◆ Data excerpt ◆
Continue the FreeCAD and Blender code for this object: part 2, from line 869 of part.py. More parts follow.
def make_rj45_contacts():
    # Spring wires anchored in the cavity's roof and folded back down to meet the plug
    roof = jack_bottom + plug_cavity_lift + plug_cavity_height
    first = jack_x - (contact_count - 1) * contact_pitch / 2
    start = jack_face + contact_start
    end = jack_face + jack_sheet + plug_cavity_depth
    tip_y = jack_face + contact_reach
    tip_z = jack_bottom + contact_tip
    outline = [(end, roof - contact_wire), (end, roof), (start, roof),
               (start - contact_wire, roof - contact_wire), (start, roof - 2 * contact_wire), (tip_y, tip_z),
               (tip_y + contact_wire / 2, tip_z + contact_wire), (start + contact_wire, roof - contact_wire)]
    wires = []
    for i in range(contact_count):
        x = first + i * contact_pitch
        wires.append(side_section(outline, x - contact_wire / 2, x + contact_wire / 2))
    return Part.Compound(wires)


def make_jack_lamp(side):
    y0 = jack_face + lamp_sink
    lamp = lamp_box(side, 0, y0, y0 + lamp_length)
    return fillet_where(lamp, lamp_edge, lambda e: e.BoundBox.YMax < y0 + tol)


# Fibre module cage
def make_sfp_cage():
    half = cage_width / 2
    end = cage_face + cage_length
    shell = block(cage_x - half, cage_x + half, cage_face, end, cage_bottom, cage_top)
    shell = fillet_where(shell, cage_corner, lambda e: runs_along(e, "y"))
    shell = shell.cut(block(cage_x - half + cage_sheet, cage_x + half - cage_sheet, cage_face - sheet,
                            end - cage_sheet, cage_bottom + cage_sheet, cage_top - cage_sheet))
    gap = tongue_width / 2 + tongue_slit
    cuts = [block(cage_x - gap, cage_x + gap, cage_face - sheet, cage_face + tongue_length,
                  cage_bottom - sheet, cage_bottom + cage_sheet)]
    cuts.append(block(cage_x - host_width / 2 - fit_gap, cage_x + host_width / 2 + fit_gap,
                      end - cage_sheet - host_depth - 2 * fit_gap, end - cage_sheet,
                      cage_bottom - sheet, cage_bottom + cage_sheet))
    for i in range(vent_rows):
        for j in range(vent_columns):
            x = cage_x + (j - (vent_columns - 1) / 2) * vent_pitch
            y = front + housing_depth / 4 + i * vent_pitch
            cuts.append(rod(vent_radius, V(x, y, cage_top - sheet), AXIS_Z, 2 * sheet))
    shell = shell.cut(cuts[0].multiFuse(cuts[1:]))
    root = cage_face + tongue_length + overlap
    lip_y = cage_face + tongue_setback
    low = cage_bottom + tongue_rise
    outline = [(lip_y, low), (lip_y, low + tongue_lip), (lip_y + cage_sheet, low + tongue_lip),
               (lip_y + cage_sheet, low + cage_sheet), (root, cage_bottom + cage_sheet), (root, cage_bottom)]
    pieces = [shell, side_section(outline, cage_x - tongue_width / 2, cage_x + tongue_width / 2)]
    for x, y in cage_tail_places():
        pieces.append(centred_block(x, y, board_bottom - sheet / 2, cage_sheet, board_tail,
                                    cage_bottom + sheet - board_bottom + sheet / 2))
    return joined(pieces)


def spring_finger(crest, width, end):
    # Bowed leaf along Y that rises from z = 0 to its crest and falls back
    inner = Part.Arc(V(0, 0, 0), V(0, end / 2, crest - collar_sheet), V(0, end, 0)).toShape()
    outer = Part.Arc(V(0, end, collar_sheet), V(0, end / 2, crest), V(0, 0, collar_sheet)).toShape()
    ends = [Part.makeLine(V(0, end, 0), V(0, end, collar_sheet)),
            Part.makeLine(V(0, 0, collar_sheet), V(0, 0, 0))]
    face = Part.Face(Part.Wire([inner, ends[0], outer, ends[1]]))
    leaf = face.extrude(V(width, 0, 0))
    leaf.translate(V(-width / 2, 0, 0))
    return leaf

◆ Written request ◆
Give an exact copy of all the data shown above.

◆ Result of this exercise ◆
Continue the FreeCAD and Blender code for this object: part 2, from line 869 of part.py. More parts follow.
def make_rj45_contacts():
    # Spring wires anchored in the cavity's roof and folded back down to meet the plug
    roof = jack_bottom + plug_cavity_lift + plug_cavity_height
    first = jack_x - (contact_count - 1) * contact_pitch / 2
    start = jack_face + contact_start
    end = jack_face + jack_sheet + plug_cavity_depth
    tip_y = jack_face + contact_reach
    tip_z = jack_bottom + contact_tip
    outline = [(end, roof - contact_wire), (end, roof), (start, roof),
               (start - contact_wire, roof - contact_wire), (start, roof - 2 * contact_wire), (tip_y, tip_z),
               (tip_y + contact_wire / 2, tip_z + contact_wire), (start + contact_wire, roof - contact_wire)]
    wires = []
    for i in range(contact_count):
        x = first + i * contact_pitch
        wires.append(side_section(outline, x - contact_wire / 2, x + contact_wire / 2))
    return Part.Compound(wires)


def make_jack_lamp(side):
    y0 = jack_face + lamp_sink
    lamp = lamp_box(side, 0, y0, y0 + lamp_length)
    return fillet_where(lamp, lamp_edge, lambda e: e.BoundBox.YMax < y0 + tol)


# Fibre module cage
def make_sfp_cage():
    half = cage_width / 2
    end = cage_face + cage_length
    shell = block(cage_x - half, cage_x + half, cage_face, end, cage_bottom, cage_top)
    shell = fillet_where(shell, cage_corner, lambda e: runs_along(e, "y"))
    shell = shell.cut(block(cage_x - half + cage_sheet, cage_x + half - cage_sheet, cage_face - sheet,
                            end - cage_sheet, cage_bottom + cage_sheet, cage_top - cage_sheet))
    gap = tongue_width / 2 + tongue_slit
    cuts = [block(cage_x - gap, cage_x + gap, cage_face - sheet, cage_face + tongue_length,
                  cage_bottom - sheet, cage_bottom + cage_sheet)]
    cuts.append(block(cage_x - host_width / 2 - fit_gap, cage_x + host_width / 2 + fit_gap,
                      end - cage_sheet - host_depth - 2 * fit_gap, end - cage_sheet,
                      cage_bottom - sheet, cage_bottom + cage_sheet))
    for i in range(vent_rows):
        for j in range(vent_columns):
            x = cage_x + (j - (vent_columns - 1) / 2) * vent_pitch
            y = front + housing_depth / 4 + i * vent_pitch
            cuts.append(rod(vent_radius, V(x, y, cage_top - sheet), AXIS_Z, 2 * sheet))
    shell = shell.cut(cuts[0].multiFuse(cuts[1:]))
    root = cage_face + tongue_length + overlap
    lip_y = cage_face + tongue_setback
    low = cage_bottom + tongue_rise
    outline = [(lip_y, low), (lip_y, low + tongue_lip), (lip_y + cage_sheet, low + tongue_lip),
               (lip_y + cage_sheet, low + cage_sheet), (root, cage_bottom + cage_sheet), (root, cage_bottom)]
    pieces = [shell, side_section(outline, cage_x - tongue_width / 2, cage_x + tongue_width / 2)]
    for x, y in cage_tail_places():
        pieces.append(centred_block(x, y, board_bottom - sheet / 2, cage_sheet, board_tail,
                                    cage_bottom + sheet - board_bottom + sheet / 2))
    return joined(pieces)


def spring_finger(crest, width, end):
    # Bowed leaf along Y that rises from z = 0 to its crest and falls back
    inner = Part.Arc(V(0, 0, 0), V(0, end / 2, crest - collar_sheet), V(0, end, 0)).toShape()
    outer = Part.Arc(V(0, end, collar_sheet), V(0, end / 2, crest), V(0, 0, collar_sheet)).toShape()
    ends = [Part.makeLine(V(0, end, 0), V(0, end, collar_sheet)),
            Part.makeLine(V(0, 0, collar_sheet), V(0, 0, 0))]
    face = Part.Face(Part.Wire([inner, ends[0], outer, ends[1]]))
    leaf = face.extrude(V(width, 0, 0))
    leaf.translate(V(-width / 2, 0, 0))
    return leaf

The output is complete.